* **Requirement**
Copy out the entries below precisely; nothing is to be omitted.

* **Data to process**

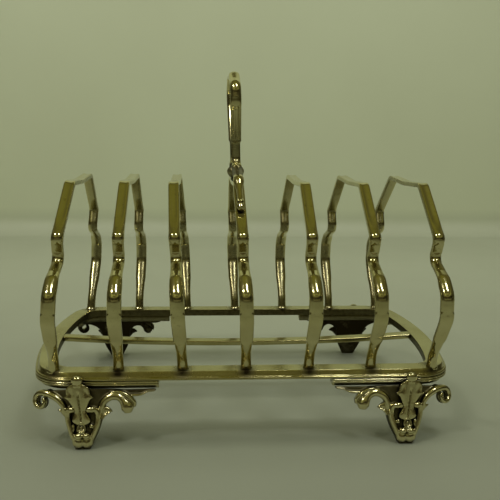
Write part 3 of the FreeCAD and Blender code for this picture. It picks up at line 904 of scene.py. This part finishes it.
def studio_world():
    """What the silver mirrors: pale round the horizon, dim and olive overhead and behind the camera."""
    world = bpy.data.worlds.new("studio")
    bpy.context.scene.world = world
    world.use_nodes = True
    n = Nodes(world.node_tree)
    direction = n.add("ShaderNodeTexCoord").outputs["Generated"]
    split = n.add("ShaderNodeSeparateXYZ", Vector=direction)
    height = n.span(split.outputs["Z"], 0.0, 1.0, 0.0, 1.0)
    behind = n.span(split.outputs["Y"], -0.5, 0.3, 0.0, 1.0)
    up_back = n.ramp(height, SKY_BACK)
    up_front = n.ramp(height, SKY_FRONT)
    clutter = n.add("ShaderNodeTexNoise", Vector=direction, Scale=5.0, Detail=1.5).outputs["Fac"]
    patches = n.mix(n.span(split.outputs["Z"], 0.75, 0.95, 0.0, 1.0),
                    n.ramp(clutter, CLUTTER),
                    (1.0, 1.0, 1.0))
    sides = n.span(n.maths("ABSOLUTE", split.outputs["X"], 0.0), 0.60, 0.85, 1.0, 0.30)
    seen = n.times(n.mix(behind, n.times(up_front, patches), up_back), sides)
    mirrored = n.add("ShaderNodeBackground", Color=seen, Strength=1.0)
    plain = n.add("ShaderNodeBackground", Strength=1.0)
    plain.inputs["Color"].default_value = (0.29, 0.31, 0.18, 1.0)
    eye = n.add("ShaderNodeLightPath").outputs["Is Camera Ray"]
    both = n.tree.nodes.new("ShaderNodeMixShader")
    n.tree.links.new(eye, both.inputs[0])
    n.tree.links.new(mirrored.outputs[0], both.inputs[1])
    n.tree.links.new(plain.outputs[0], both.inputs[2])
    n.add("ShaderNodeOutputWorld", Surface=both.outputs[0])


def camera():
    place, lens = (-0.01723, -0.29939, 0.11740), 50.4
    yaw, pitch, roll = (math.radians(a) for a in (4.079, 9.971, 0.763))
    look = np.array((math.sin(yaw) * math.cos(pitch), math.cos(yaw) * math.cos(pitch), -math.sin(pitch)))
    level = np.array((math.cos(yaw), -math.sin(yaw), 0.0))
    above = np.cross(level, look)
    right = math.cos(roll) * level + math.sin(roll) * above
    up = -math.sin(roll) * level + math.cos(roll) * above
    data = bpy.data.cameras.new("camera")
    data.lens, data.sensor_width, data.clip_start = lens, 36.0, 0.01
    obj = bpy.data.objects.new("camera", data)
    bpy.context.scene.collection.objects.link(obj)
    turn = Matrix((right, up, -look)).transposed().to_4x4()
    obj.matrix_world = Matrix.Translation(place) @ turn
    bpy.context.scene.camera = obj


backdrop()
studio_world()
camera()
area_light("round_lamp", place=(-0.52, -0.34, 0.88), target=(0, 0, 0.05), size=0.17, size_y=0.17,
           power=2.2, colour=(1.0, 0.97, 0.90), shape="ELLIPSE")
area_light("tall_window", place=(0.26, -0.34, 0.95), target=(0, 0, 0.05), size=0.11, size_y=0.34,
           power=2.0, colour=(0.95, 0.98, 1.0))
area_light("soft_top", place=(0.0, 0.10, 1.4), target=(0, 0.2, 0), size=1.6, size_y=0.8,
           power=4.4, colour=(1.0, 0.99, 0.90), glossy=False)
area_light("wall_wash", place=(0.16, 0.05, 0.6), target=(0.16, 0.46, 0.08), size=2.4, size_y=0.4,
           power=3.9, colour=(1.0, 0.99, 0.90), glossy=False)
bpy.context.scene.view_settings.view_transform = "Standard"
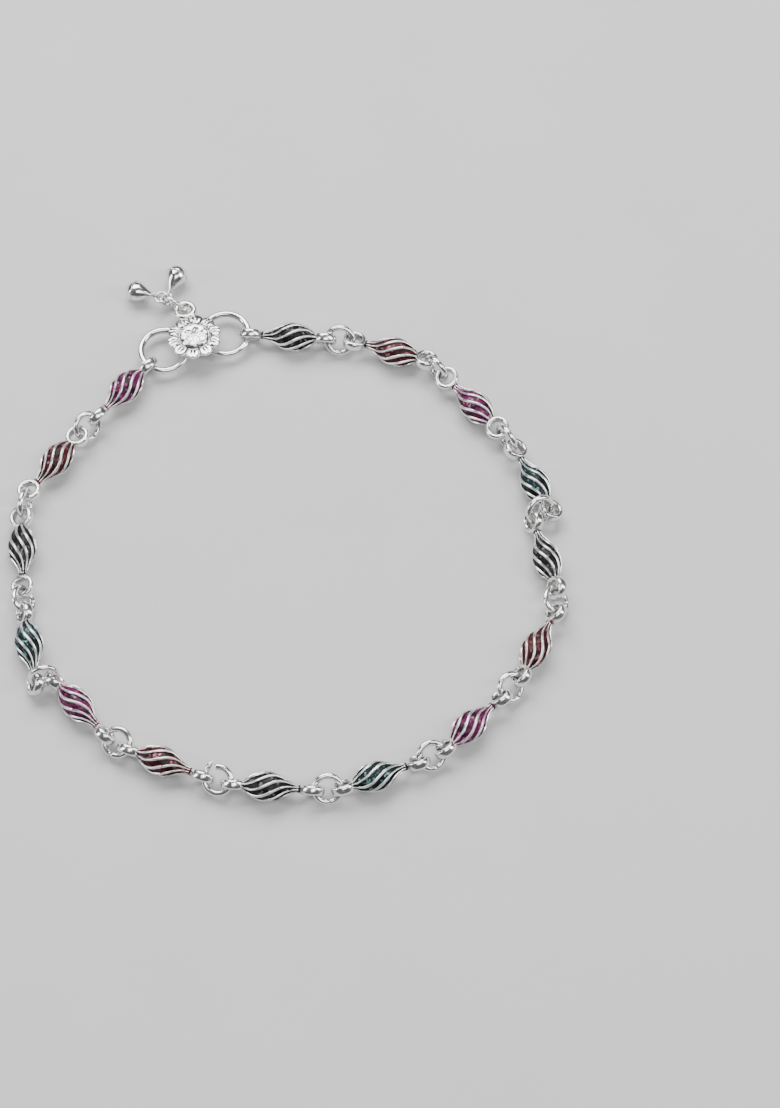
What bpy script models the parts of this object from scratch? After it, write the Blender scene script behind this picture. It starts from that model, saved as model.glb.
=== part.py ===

* **Task answer**
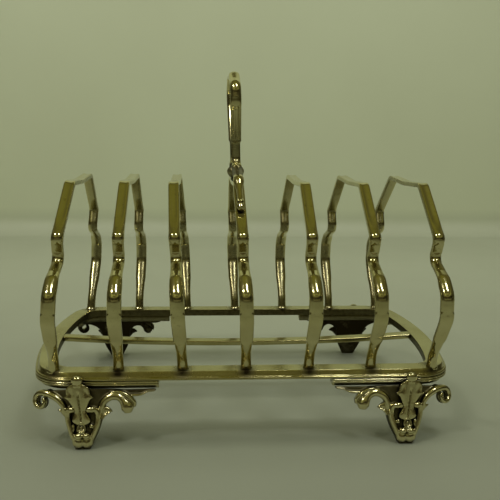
Write part 3 of the FreeCAD and Blender code for this picture. It picks up at line 904 of scene.py. This part finishes it.
def studio_world():
    """What the silver mirrors: pale round the horizon, dim and olive overhead and behind the camera."""
    world = bpy.data.worlds.new("studio")
    bpy.context.scene.world = world
    world.use_nodes = True
    n = Nodes(world.node_tree)
    direction = n.add("ShaderNodeTexCoord").outputs["Generated"]
    split = n.add("ShaderNodeSeparateXYZ", Vector=direction)
    height = n.span(split.outputs["Z"], 0.0, 1.0, 0.0, 1.0)
    behind = n.span(split.outputs["Y"], -0.5, 0.3, 0.0, 1.0)
    up_back = n.ramp(height, SKY_BACK)
    up_front = n.ramp(height, SKY_FRONT)
    clutter = n.add("ShaderNodeTexNoise", Vector=direction, Scale=5.0, Detail=1.5).outputs["Fac"]
    patches = n.mix(n.span(split.outputs["Z"], 0.75, 0.95, 0.0, 1.0),
                    n.ramp(clutter, CLUTTER),
                    (1.0, 1.0, 1.0))
    sides = n.span(n.maths("ABSOLUTE", split.outputs["X"], 0.0), 0.60, 0.85, 1.0, 0.30)
    seen = n.times(n.mix(behind, n.times(up_front, patches), up_back), sides)
    mirrored = n.add("ShaderNodeBackground", Color=seen, Strength=1.0)
    plain = n.add("ShaderNodeBackground", Strength=1.0)
    plain.inputs["Color"].default_value = (0.29, 0.31, 0.18, 1.0)
    eye = n.add("ShaderNodeLightPath").outputs["Is Camera Ray"]
    both = n.tree.nodes.new("ShaderNodeMixShader")
    n.tree.links.new(eye, both.inputs[0])
    n.tree.links.new(mirrored.outputs[0], both.inputs[1])
    n.tree.links.new(plain.outputs[0], both.inputs[2])
    n.add("ShaderNodeOutputWorld", Surface=both.outputs[0])


def camera():
    place, lens = (-0.01723, -0.29939, 0.11740), 50.4
    yaw, pitch, roll = (math.radians(a) for a in (4.079, 9.971, 0.763))
    look = np.array((math.sin(yaw) * math.cos(pitch), math.cos(yaw) * math.cos(pitch), -math.sin(pitch)))
    level = np.array((math.cos(yaw), -math.sin(yaw), 0.0))
    above = np.cross(level, look)
    right = math.cos(roll) * level + math.sin(roll) * above
    up = -math.sin(roll) * level + math.cos(roll) * above
    data = bpy.data.cameras.new("camera")
    data.lens, data.sensor_width, data.clip_start = lens, 36.0, 0.01
    obj = bpy.data.objects.new("camera", data)
    bpy.context.scene.collection.objects.link(obj)
    turn = Matrix((right, up, -look)).transposed().to_4x4()
    obj.matrix_world = Matrix.Translation(place) @ turn
    bpy.context.scene.camera = obj


backdrop()
studio_world()
camera()
area_light("round_lamp", place=(-0.52, -0.34, 0.88), target=(0, 0, 0.05), size=0.17, size_y=0.17,
           power=2.2, colour=(1.0, 0.97, 0.90), shape="ELLIPSE")
area_light("tall_window", place=(0.26, -0.34, 0.95), target=(0, 0, 0.05), size=0.11, size_y=0.34,
           power=2.0, colour=(0.95, 0.98, 1.0))
area_light("soft_top", place=(0.0, 0.10, 1.4), target=(0, 0.2, 0), size=1.6, size_y=0.8,
           power=4.4, colour=(1.0, 0.99, 0.90), glossy=False)
area_light("wall_wash", place=(0.16, 0.05, 0.6), target=(0.16, 0.46, 0.08), size=2.4, size_y=0.4,
           power=3.9, colour=(1.0, 0.99, 0.90), glossy=False)
bpy.context.scene.view_settings.view_transform = "Standard"
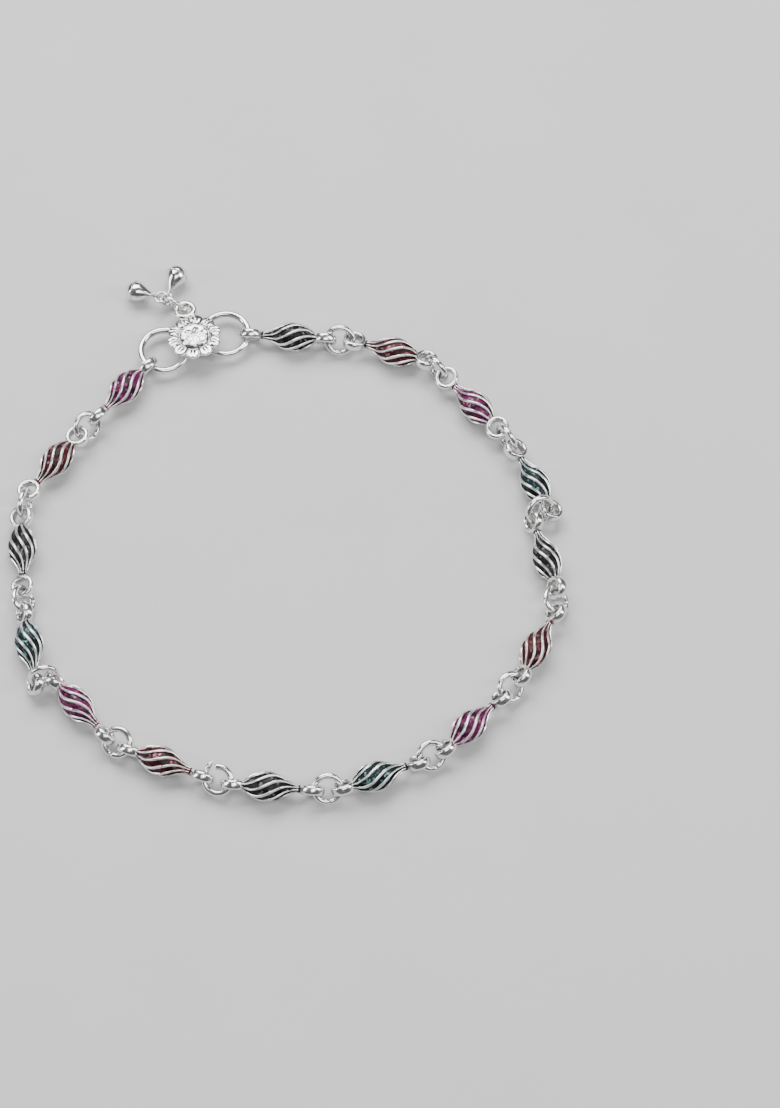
What bpy script models the parts of this object from scratch? After it, write the Blender scene script behind this picture. It starts from that model, saved as model.glb.
=== part.py ===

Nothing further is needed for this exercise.